Les Bienveillantes de Jonathan Littel
Goncourt 2007. Un vieil officier nazi nous raconte la guerre sur près de 1000 pages.
Très gros morceau. Pas du tout évident de prime abord mais très rapidement on se fait entraîner dans le flot de l'Histoire et des horreurs qu'elle contient.
Ce que j'ai particulièrement apprécié c'est la précision documentaire du roman où l'on sent un travail absolument monstrueux derrière chaque page pour restituer la justesse de l'organisation du parti nazi et respecter la chronologie des évènements.
Ce qui frappe tout d'abord le plus d'ailleurs c'est la manière dont le parti nazi est décrit comme une multinationale gigantesque faite d'une multitude de services qui se contredisent les uns les autres, qui se concurrencent et surtout qui ont des spécialistes d'à peu près tout. Il y a tout un passage que j'ai trouvé absolument génial dans le bouquin où la problématique des nazis est de décider si une peuplade reculée d'Ukraine est juive ou pas, donc à laisser tranquille ou à massacrer. Et pour ça ils font appel à des linguistes hyper pointues, des ethnologues. Ils vont rédiger divers rapports, faire des réunions interminables etc... Une telle organisation dans la destruction c'est fascinant. Et c'est comme ça pour tout, comme cet ingénieur spécialisé dans les ponts qui est appelé pour savoir où mettre les bombes sur les ponts pour optimiser les destructions.
Cela aide bien à remettre à plat une certaine idée du nazisme où finalement contrairement à l'idée reçue d'un parti de brutes épaisses brutalement antisémites, il y avait un énorme vivier de grands intellectuels qui ont fait de la guerre un immense terrain d'expérimentation.
Au-delà de ça c'est d'une richesse inouïe sur le déroulé des évènements et sur certains moments clés (massacre de Babi Yar, Bataille de Stalingrad, bombardement de Berlin etc...). Vraiment pour qui s'intéresse à cette période c'est du caviar.
Après l'aspect plus raté du roman vient sans doute de sa partie "fictive". Déjà dans la caractérisation du personnage principal c'est très grossier, un peu le schéma du nazi illustré. Le mec à des penchants homo qu'il refoule, il est incestueux, il est obsédé par la merde etc... Trop évident, trop facile.
De plus tous le récit autour de sa personne est un peu en trop.
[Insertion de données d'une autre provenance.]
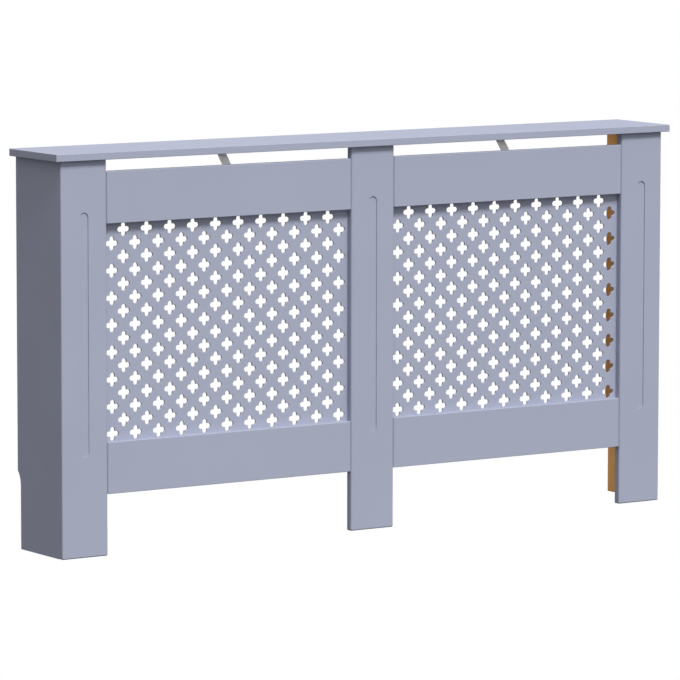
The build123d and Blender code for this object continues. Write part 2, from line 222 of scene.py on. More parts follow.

On se tape d'interminables scènes de rêves par exemple (j'en ai zappé quelques unes) et il y a une sous-intrigue criminelle qui traverse le roman et dont on se serait bien passé même si au final ça ajoute au sentiment de folie généralisée de l'ensemble.
Grand roman en tout cas et surtout pour un premier roman c'est très, très impressionnant.